For me, the biggest things were learning to be out there, extend my meter's time length, recognize my limits, and listen to myself when I need to relax. I ended up going back to just sit and relax alone in my hotel room, and just be. I'm really glad I did that, because it allowed me take time, be with my thoughts, and recharge before going out for the evening. That recharge also helped me because I ended up going to dinner with some new friends, and I wouldn't have been able to do that if I was burned out.
Switching gears to journaling and affirmations, I know I've said like three different times that I'd update them, but after sitting down and really thinking about what affirmations need to considered, I really took stock of where I am and have been recently in life, and decided to go a different route. Mind you, I have only been doing these affirmations for a little over a month and a half now, but I feel they've been instrumental in helping me get to a better place in terms of self-esteem.
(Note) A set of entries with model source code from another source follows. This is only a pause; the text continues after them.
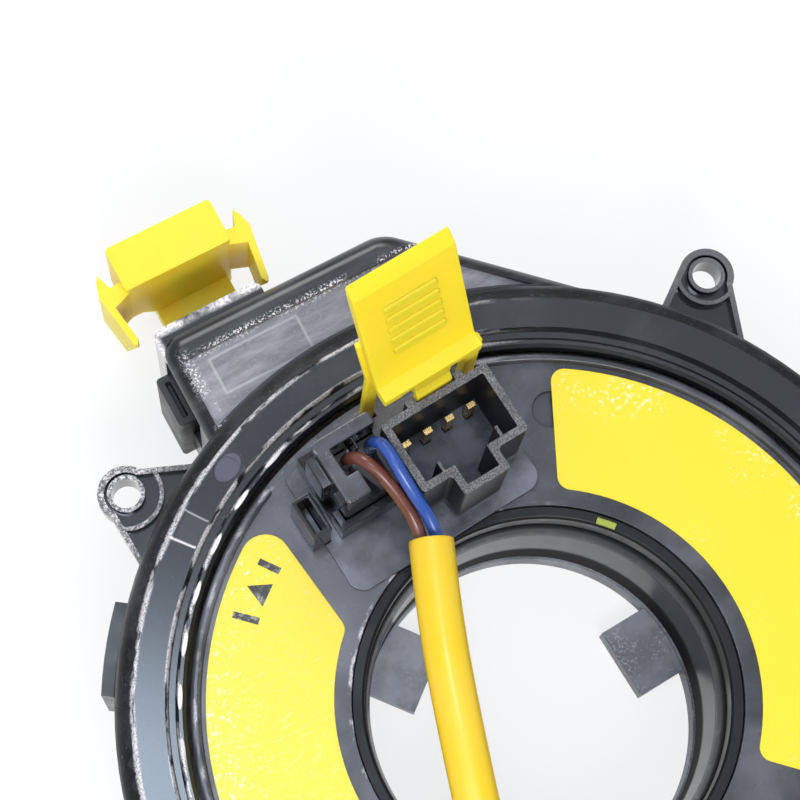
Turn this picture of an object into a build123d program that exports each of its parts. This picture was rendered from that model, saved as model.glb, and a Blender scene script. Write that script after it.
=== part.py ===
"""Steering clock spring: a rotor with its connectors, turning in a case with a flat cable inside.

Frame: millimetres, +Z up along the rotor's axis, +Y towards the harness bay of the case.
The origin lies on the axis, in the plane of the rear face. Pieces of the case are written
in this frame. Pieces of the rotor are written with their connectors towards +Y, and
turned by REST_TURN to the place where the rotor stands.
"""
import os
from math import atan2, cos, degrees, hypot, pi, radians, sin, sqrt, tan

from build123d import *

os.makedirs("parts", exist_ok=True)

# ---- heights above the rear face ----
COVER_TOP = 26.0  # flat top of the upper case
DISC_DROP = 2.0  # rotor disc below the cover's top
DISC_THICK = 2.0
PLATE_THICK = 1.8  # lower case plate
CANCEL_THICK = 4.0  # cancel ring, from the rear face up
RUN_GAP_Z = 0.6  # end play between cancel ring and lower plate
BAY_DROP = 3.0  # bay's top below the cover's top
EAR_DROP = 9.0  # ear's top below the cover's top
EAR_TALL = 4.0  # length of the ear's tube
EAR_PLATE = 2.5  # thickness of the plate round the tube

# ---- round case and rotor: each radius follows from the one outside it ----
CASE_R = 49.3
CASE_WALL = 1.8
COVER_THICK = 2.2
SHOULDER_WIDE = 2.3  # rounded outer edge of the cover
FLAT_WIDE = 3.5  # flat annulus on the cover
LIP_WIDE = 2.3  # groove and bead from the annulus to the central opening
DISC_GAP = 0.5  # rotor rim to the opening
RIM_WIDTH = 1.1
RIM_RISE = 0.8
RIM_GAP_ANGLES = (70.0, 111.0)  # the raised rim is left out behind the connectors
DISC_SPAN = 17.1  # inside of the rim to inside of the hub wall
HUB_WALL = 1.8
HUB_PLAY = 0.3  # hub wall to the journal of the hub sleeve
JOURNAL_GAP = 0.06  # running clearance in the lower case
SLEEVE_WALL = 2.0
BEZEL_WIDE = 1.4
BEZEL_GAP = 0.1
BEZEL_TALL = 3.1
BEZEL_DROP = 0.4  # bezel's top below the disc
CANCEL_STEP = 0.2  # cancel ring's bore inside the sleeve's
CANCEL_WIDE = 6.5
LUG_REACH = 6.6  # cancel lugs, inward from the ring's bore
LUG_WIDTH = 9.0
LUG_THICK = 3.0
LUG_ANGLES = (-1.0, 125.0, 242.0)

# ---- the rotor's rest place ----
REST_TURN = 4.0

# ---- harness bay of the case ----
BAY_LEFT = -20.2
BAY_REACH = 9.3  # bay's far wall beyond the round case
BAY_CORNER_R = 2.6
BAY_ROUND = 2.2  # far top edge of the bay
BAY_CHAMFER = 1.1  # left top edge
COLLAR_PROUD = 1.6  # collar round the airbag header's neck, beyond the bay's far wall
COLLAR_DROP = 1.5  # its top below the bay's
COLLAR_ROUND = 1.1
BAY_TURN_R = 5.0  # where the outer wall starts to fall back
BAY_FLOOR_LOW = 0.6
BAY_WALL = 1.8
BAY_TANGENT_ANGLE = 46.4  # where the right wall meets the round case
PANEL_DEEP = 0.8  # recessed panel in the bay's top
PANEL_RIM = 1.6
PANEL_FAR_RIM = 3.6
SIDE_SHORT = 2.3  # window in the bay's left wall, short of the far wall's outside
SIDE_TALL = 12.2

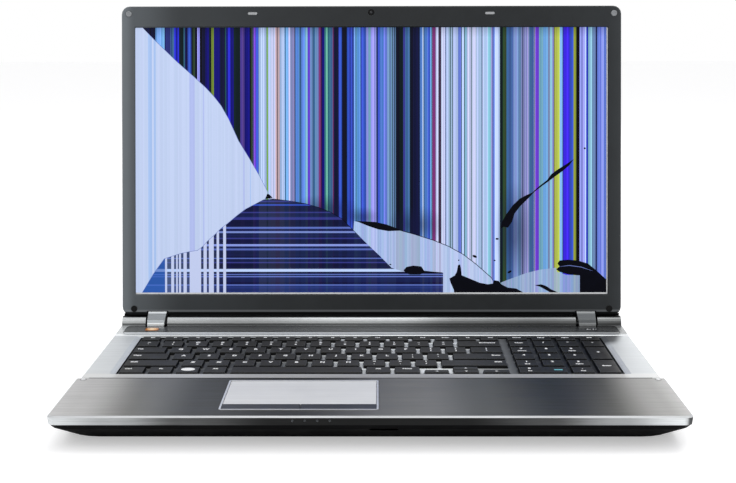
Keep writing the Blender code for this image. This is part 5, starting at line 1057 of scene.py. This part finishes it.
def shining(name, paint):
    """A lit field of the display; paint makes its colour from the tree and the places on the panel."""
    made, tree, shader = finish(name, (0, 0, 0, 1), 0.36, specular=0.06)
    colour = paint(tree, *panel_places(tree))
    dim = tree.nodes.new("ShaderNodeVectorMath")
    dim.operation = "SCALE"
    tree.links.new(colour, dim.inputs[0])
    dim.inputs["Scale"].default_value = 0.3
    tree.links.new(dim.outputs[0], shader.inputs["Base Color"])
    tree.links.new(colour, shader.inputs["Emission Color"])
    shader.inputs["Emission Strength"].default_value = 0.7
    varied(tree, shader, 0.32, 0.42, cloudy(tree, 30 * MM, detail=4))
    raised(tree, shader, cloudy(tree, 0.3 * MM), 0.002 * MM)
    return made


def painted(text):
    return [(start, measured(*PAINTS[word])) for start, word in pairs(text)]


def upper_stripes(tree, x, y):
    colour = fine_lines(tree, x, 0.8, striped(tree, x, painted(UPPER_STRIPES)), 0.3, 0.22, dropped=0.08)
    colour = fine_lines(tree, x, 2.3, colour, 0.16)
    top = shades(tree, node(tree, "ShaderNodeMapRange", y, 100, 109, 0, 1), (0, 1.0), (1, 0.66))
    colour = node(tree, "ShaderNodeMixRGB", 1.0, colour, top, blend_type="MULTIPLY")
    for patch in ((36, -52, 24, 16), (-38, -40, 30, 13), (116, -58, 16, 42), (-8, -46, 16, 9)):
        under = node(tree, "ShaderNodeMath", smudge(tree, x, y, *patch), 0.6, operation="MULTIPLY")
        colour = node(tree, "ShaderNodeMixRGB", under, colour, measured(*PAINTS["night"]))
    return colour


def pale_left(tree, x, y):
    return fine_lines(tree, x, 1.1, striped(tree, x, painted(LEFT_STRIPES)), 0.035, 0.03)


def pale_striped(*pale):
    def soft_stripes(tree, x, y):
        soft = node(tree, "ShaderNodeMixRGB", 0.74, striped(tree, x, painted(UPPER_STRIPES)), measured(*pale))
        return fine_lines(tree, x, 0.9, soft, 0.08, 0.16)
    return soft_stripes


def dark_rows(tree, x, y):
    rows = fine_lines(tree, y, 0.7, striped(tree, y, painted(DARK_ROWS)), 0.25, 0.1)
    faint = node(tree, "ShaderNodeMixRGB", 0.03, rows, striped(tree, x, painted(UPPER_STRIPES)))
    lift = shades(tree, node(tree, "ShaderNodeMapRange", x, -167, -118, 0, 1), (0, 0.2), (1, 0.0))
    gap = node(tree, "ShaderNodeMixRGB", lift, faint, measured(150, 180, 236))
    bars = striped(tree, x, [(-200, (0, 0, 0, 1)), (-168, (1, 1, 1, 1))]
                   + [(start, (1, 1, 1, 1) if word == "bar" else (0, 0, 0, 1)) for start, word in pairs(LATTICE)])
    return node(tree, "ShaderNodeMixRGB", bars, gap, measured(200, 211, 246))


def blue_wedge(tree, x, y):
    rows = fine_lines(tree, y, 0.8, striped(tree, y, painted(DARK_ROWS)), 0.15)
    return node(tree, "ShaderNodeMixRGB", 0.72, rows, measured(52, 104, 196))


def flat_paint(*colour):
    return lambda tree, x, y: fine_lines(tree, x, 1.0, node(tree, "ShaderNodeMixRGB", 0.5, measured(*colour),
                                                            measured(*colour)), 0.05)


field_materials = [
    shining("upper_stripes", upper_stripes), shining("pale_left", pale_left), shining("dark_rows", dark_rows),
    shining("blue_wedge", blue_wedge), shining("pale_middle", pale_striped(188, 207, 244)),
    shining("pale_right", pale_striped(164, 186, 224)),
    shining("pale_hair", flat_paint(112, 128, 196)),
]
ink_bleed, tree, shader = finish("ink_bleed", measured(4, 5, 12), 0.3, specular=0.04)
tree.links.new(node(tree, "ShaderNodeMixRGB", cloudy(tree, 5 * MM), measured(3, 4, 10), measured(9, 10, 24)),
               shader.inputs["Base Color"])
raised(tree, shader, cloudy(tree, 2 * MM), 0.02 * MM)
# Painted highlight for the light strips at the panel's edges.
painted_edge_gleam, tree, shader = finish("painted_edge_gleam", measured(190, 190, 192), 0.35)
tree.links.new(node(tree, "ShaderNodeMixRGB", cloudy(tree, 4 * MM), measured(205, 207, 210), measured(238, 239, 241)),
               shader.inputs["Base Color"])
panel_edge = moulded("panel_edge", measured(22, 22, 24), measured(60, 60, 62), roughness=0.4)
field_materials += [ink_bleed, painted_edge_gleam, panel_edge]
display = build("broken_display", panel, field_materials, "lid", LID)
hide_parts("lcd_glass")


# The hinge caps: silver covers that wrap the hinges, flat and grey in front. Their bright band where they turn round
# the bar and their bright upper edge are painted highlights, and the right cap is painted darker as shade.
cap_metal, tree, shader = finish("cap_metal", measured(150, 152, 154), 0.3, metallic=0.5, specular=0.2)
tall = node(tree, "ShaderNodeSeparateXYZ", tree.nodes.new("ShaderNodeTexCoord").outputs["Object"])
tall = tall.node.outputs["Z"]
low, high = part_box("hinge_cap_left")
rise = node(tree, "ShaderNodeMapRange", tall, low.z, high.z, 0, 1)
# Painted highlights: a bright band low on the caps and a bright upper edge.
cap_highlight_bands = shades(tree, rise, (0.0, measured(150, 151, 152)), (0.16, measured(250, 250, 250)),
                   (0.36, measured(255, 255, 255)), (0.48, measured(236, 237, 238)), (0.56, measured(140, 142, 144)),
                   (0.9, measured(148, 150, 152)), (0.96, measured(226, 227, 228)))
# Painted shade: the right cap darker than the left.
sides = across(tree, -HALF_BASE, HALF_BASE, (-205, 255), (0, 255), (100, 160), (205, 160))
cap_highlight_bands = node(tree, "ShaderNodeMixRGB", 1.0, cap_highlight_bands, sides, blend_type="MULTIPLY")
brushed(tree, shader, cap_highlight_bands, 0.3, grain=0.14 * MM, streak=0.06)
dress(cap_metal, "hinge_cap_left", "hinge_cap_right")
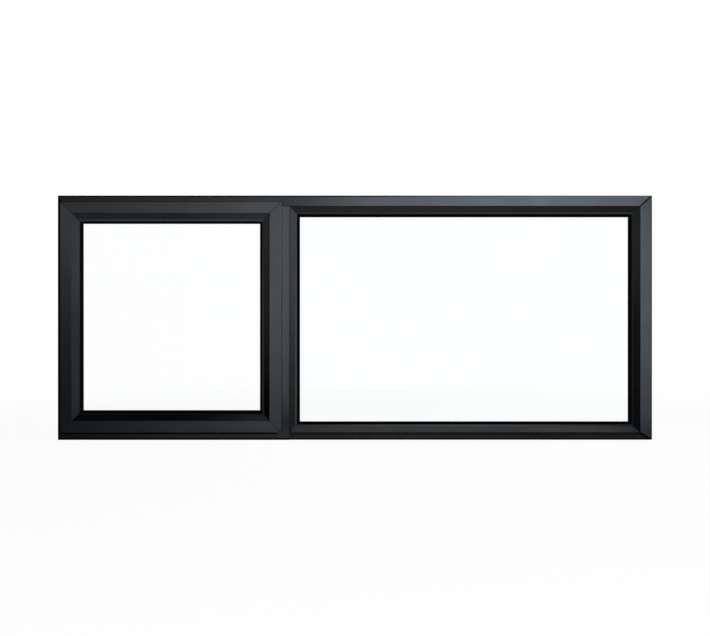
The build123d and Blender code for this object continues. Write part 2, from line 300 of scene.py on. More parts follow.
frame_outer = corners(left, right, bottom, top)
frame_inner = corners(left + left_jamb_face, right - right_jamb_face,
                      bottom + left_sill_face, top - head_face)
frame_inner["bottom right"] = (right - right_jamb_face, bottom + right_sill_face)
sash_outer = corners(sash_left, sash_right, sash_bottom, sash_top)
sash_inner = corners(sash_left + sash_face, sash_right - sash_face,
                     sash_bottom + sash_face, sash_top - sash_face)


def mitre_line(finish, outer, inner, half_width, strength):
    """Dirt along a line between two corners: strength on the line, none beyond half its width."""
    x, z = finish.coordinate(X), finish.coordinate(Z)
    across, up = inner[0] - outer[0], inner[1] - outer[1]
    length = math.hypot(across, up)
    off = (x - outer[0]) * (up / length) - (z - outer[1]) * (across / length)
    distance = finish.maths("ABSOLUTE", off, 0.0)
    height = finish.maths("ABSOLUTE", z - outer[1], 0.0)
    end_from, end_to = abs(up) + 0.5 * millimetre, abs(up) + 1.5 * millimetre
    reached = finish.step(height, end_from, end_to, 1.0, 0.0)
    return finish.step(distance, half_width * 0.4, half_width, strength, 0.0) * reached


print("sash", [round(v, 4) for v in (sash_left, sash_right, sash_bottom, sash_top)])

# %% [markdown]
# Three tables say what is seen on each bar: its shine, its fades and its mitre lines. A fade is painted
# shade: an axis and stops along it, each a coordinate in metres and the share of the coat that is left
# unshaded there. A mitre line is a corner, half a width and a strength. The bar's mask is 0 for clean coat
# and 1 for the dark matt coat: the unshaded shares are multiplied together, and the darkest of the fades,
# the painted shadow and the lines wins.

# %% Painted shade and dirt on the bars
# Each bar's shine makes it brighter or darker: painted light for how much falls on it.
bar_painted_shine = {
    "frame_head": 1.34, "frame_left_jamb": 1.0, "frame_right_jamb": 1.02, "frame_mullion": 1.28,
    "frame_sill_left": 0.87, "frame_sill_right": 0.74, "sash_top_rail": 1.38, "sash_bottom_rail": 1.33,
    "sash_left_stile": 1.37, "sash_right_stile": 1.26,
}
# Painted shade: each fade darkens a bar where less light falls, such as the head's left end, the lower
# bevels, and the left jamb and sash edge in the sash's shadow.
bar_shade_fades = {
    "frame_head": [(X, ((-0.70, 0.38), (-0.21, 0.62), (-0.18, 0.55),
                        (0.05, 0.92), (0.40, 0.86), (0.70, 1.0)))],
    "frame_left_jamb": [(Y, ((frame_face + 0.007, 0.0), (frame_face + 0.011, 1.0)))],
    "frame_mullion": [(Z, ((0.004, 0.0), (0.006, 0.75), (0.045, 0.48), (0.09, 0.80), (0.12, 1.0)))],
    "frame_sill_left": [(Z, ((0.004, 0.0), (0.006, 1.0))), (X, ((-0.70, 0.48), (-0.50, 0.88)))],
    "frame_sill_right": [(Z, ((0.0035, 0.1), (0.0055, 1.0), (0.008, 0.95), (0.0145, 0.40))),
                         (X, ((0.15, 1.0), (0.45, 0.45)))],
    "frame_right_jamb": [(Z, ((0.02, 0.55), (0.06, 0.90), (0.35, 0.90), (0.55, 1.0))),
                         (X, ((right - 0.0050, 1.0), (right - 0.0034, 0.62)))],
    "sash_top_rail": [(X, ((-0.70, 0.70), (-0.25, 1.0)))],
    "sash_bottom_rail": [(X, ((-0.70, 0.55), (-0.25, 1.0)))],
    "sash_left_stile": [(Z, ((0.10, 0.42), (0.32, 0.68), (0.50, 0.96))),
                        (X, ((sash_left + 0.0012, 0.0), (sash_left + 0.0026, 1.0)))],
}
# Dirt in the mitre joints; the broad line at the lower right corner of the sill is also painted shadow where
# the sill sits back.
mitre_dirt_and_shadow = {
    "frame_head": (("top left", 0.0014, 0.45), ("top right", 0.0026, 1.0)),
    "frame_left_jamb": (("top left", 0.0014, 0.45), ("bottom left", 0.0014, 0.55)),
    "frame_right_jamb": (("top right", 0.0022, 1.0), ("bottom right", 0.0026, 1.0)),
    "frame_sill_left": (("bottom left", 0.0012, 0.5),),
    "frame_sill_right": (("bottom right", 0.0065, 0.97),),
}
sash_mitre_half_width, sash_mitre_strength = 1.3 * millimetre, 0.40
# Painted shade on the head's top bevel, darker towards the left.
head_bevel_from, head_bevel_to = top - 4.2 * millimetre, top - 3.4 * millimetre
head_bevel_shade = ((-0.70, 0.04), (-0.35, 0.16), (-0.20, 0.40), (-0.17, 1.0), (0.40, 0.96))
# Painted shadow for 5 mm under the sash's lower edge.
lap_shadow_from, lap_shadow_to = sash_bottom - 5.8 * millimetre, sash_bottom - 4.2 * millimetre
lap_end_from, lap_end_to = sash_right - 2.0 * millimetre, sash_right + 3.0 * millimetre


def painted_lap_shadow(finish):
    """Painted shadow for 5 mm below the sash's lower edge, as far as the sash reaches."""
    below = finish.step(finish.coordinate(Z), lap_shadow_from, lap_shadow_to)
    return below * finish.step(finish.coordinate(X), lap_end_from, lap_end_to, 0.95, 0.0)


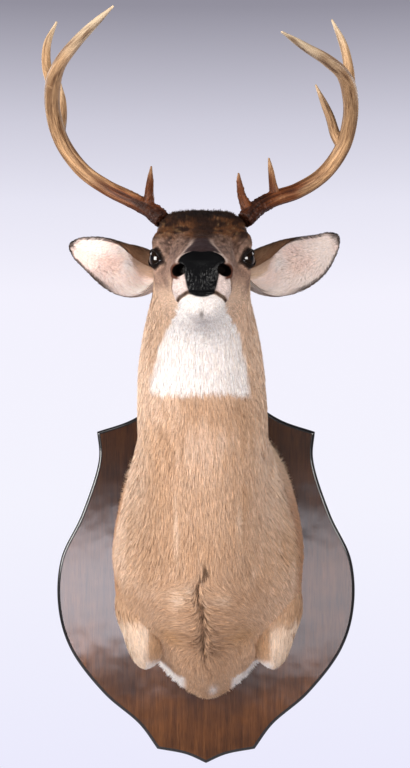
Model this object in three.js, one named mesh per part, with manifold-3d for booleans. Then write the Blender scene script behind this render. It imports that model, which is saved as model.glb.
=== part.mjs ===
// A whitetail buck's shoulder mount: head, neck and shoulders on a shield-shaped wooden board.
// Millimetres, +Z up. The back of the board lies on Y = 0 and the buck faces -Y, so +X is on its left.
// The origin is on the back of the board, on its middle line, at the height where it is widest.
import * as THREE from "three";
import { mergeVertices } from "three/addons/utils/BufferGeometryUtils.js";
import Module from "manifold-3d";

const wasm = await Module();
wasm.setup();

// ---- Driving dimensions ----

const GAP = 0.3; // left between neighbouring pieces
const BOARD = {
  thick: 20,
  edge: 5.5, // the rounded edge
  shoulder: [183.5, 259.5], // the pointed upper corners
  side: [[180.5, 214], [209, 122], [244.5, 45], [249, -35], [229, -105], [172, -181], [112, -233]],
  foot: [82, -274],
  tip: -298,
  crown: [67, 318], // where the hollow of the top edge ends
  crown_hollow: 9,
  peak: 332,
};
const HANGER = { wide: 34, tall: 90, thick: 2, pocket: 11, z: 180, head: 7, slot: 3.5, drop: 14 };
const SCREW = { radius: 4.5, rise: 1.5, z: 36 }; // the heads of the plate's screws, rising from it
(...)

I've decided to try to pivot from doing affirmations everyday to changing my journaling regimen to keep that self-esteem component. If you remember before, in my nightly journaling, I'd write about my day, I'd do a self-esteem journaling section which had pre-determined topics from a worksheet, and lastly I'd do a gratefulness journal. I've now shifted that second portion from a rigid worksheet guideline to a more free-form section, where I simply write things that I'm proud of or think I did well. It doesn't have to be anything big; it's sometimes as simple as "I made a good turkey sandwich for lunch." The point is to keep the positive aspects and focus on the good things we do that add value to our lives and the lives of others.
But overall life seems to be taking the right turns, and it's so different than what I ever thought it would be. I'm thankful for the way it's playing out, and I wouldn't have it any other way. I've learned so much about myself and people and just life in general in the last two or three weeks. I hope the learning never ends.